# inverse function

• Jan 24th 2010, 10:42 PM
windir
inverse function
If $\displaystyle f(x)=2x+ln x$, find $\displaystyle f^{-1}(2)$.
I keep getting stuck trying to get the inverse. Here's what i got:
$\displaystyle y=2x+lnx$
$\displaystyle -e^{lnx}+e^y=e^{2x}$
$\displaystyle -x+e^y=e^{2x}$
Then i don't know what to do, and i feel like i'm approaching it incorrectly.
So, i tried: $\displaystyle \frac{y}{2x}=lnx$
$\displaystyle x=e^{\frac{y}{2x}}$ and i'm still not getting anywhere.
Any help would be mucho appriciated!
• Jan 24th 2010, 10:57 PM
Jhevon
Quote:

Originally Posted by windir
If $\displaystyle f(x)=2x+ln x$, find $\displaystyle f^{-1}(2)$.
I keep getting stuck trying to get the inverse.
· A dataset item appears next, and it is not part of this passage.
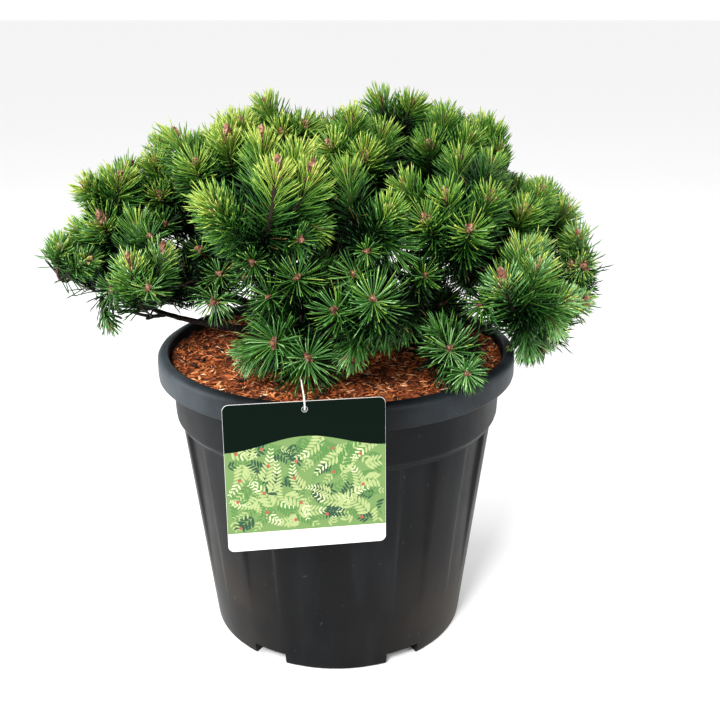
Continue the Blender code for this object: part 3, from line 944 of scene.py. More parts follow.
def fillEvenly(tips, leaders, rng):
    # The rest of the crown's surface takes shoots at an even spacing, so that it is full from every side
    corners = np.array([[surfacePoints[i] for i in face[:3]] for face in surfaceFaces])
    normals = np.cross(corners[:, 1] - corners[:, 0], corners[:, 2] - corners[:, 0])
    areas = np.linalg.norm(normals, axis=1)
    for pick in rng.choice(len(areas), crown["spareTries"], p=areas / areas.sum()):
        u, v = sorted(rng.uniform(0.0, 1.0, 2))
        spot = corners[pick][0] * u + corners[pick][1] * (v - u) + corners[pick][2] * (1 - v)
        mass, normal = surfaceOwners[pick], unit(normals[pick])
        outward = unit(0.6 * normal + 0.4 * unit(spot - massMiddle(mass)))
        # A spot with another mass close before it lies where two masses meet
        meets = surface.ray_cast(Vector(spot + normal * 0.0015), Vector(normal), 0.05)[0] is not None
        luck = rng.uniform(0.0, 1.0)
        behind = spot[1] > crown["backStart"]
        if meets and luck > crown["backInnerKeep" if behind else "innerKeep"]:
            continue
        place = spot - normal * crown["tipInset"]
        spacing = crown["tipSpacing"]
        spacing *= (crown["meetSpacing"] if meets else 1.0) * (crown["backSpacing"] if behind else 1.0)
        if min(np.linalg.norm(place - tip["place"]) for tip in tips) < spacing or inTheWay(place, leaders):
            continue
        dim = min(shadeAt(pixelOf(place)), 1.0)
        kind = "inner" if meets and depthInside(place[None])[0] > crown["innerDepth"] else "filled"
        heading = headingOf(kind, outward, rng)
        place = drawIn(place, heading, outward, crown["needleReach"], crown["spareShift"])
        if place is None:
            continue
        size = rng.uniform(*crown["spareSize"])
        if dim > crown["hollowDim"]:
            kind = "inner"
            place = place + unit(place - eye) * crown["hollowDepth"] * dim
        tips.append(tipOf(place, mass, kind, heading, size, dim))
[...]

Here's what i got:
$\displaystyle y=2x+lnx$
$\displaystyle \color{red}-e^{lnx}+e^y=e^{2x}$
$\displaystyle -x+e^y=e^{2x}$
Then i don't know what to do, and i feel like i'm approaching it incorrectly.
So, i tried: $\displaystyle \frac{y}{2x}=lnx$
$\displaystyle x=e^{\frac{y}{2x}}$ and i'm still not getting anywhere.
Any help would be mucho appriciated!

by inspection, $\displaystyle f^{-1}(2) = 1$ since $\displaystyle f(1) = 2(1) + \ln 1 = 2 + 0 = 2$

(by the way, what you did is incorrect. from the line in red)
• Jan 24th 2010, 11:26 PM
windir
ah thank you! obvious stuff usually trips me up!
• Jan 24th 2010, 11:30 PM
Jhevon
Quote:

Originally Posted by windir
ah thank you! obvious stuff usually trips me up!

you'd be surprised how common this vice is. take care.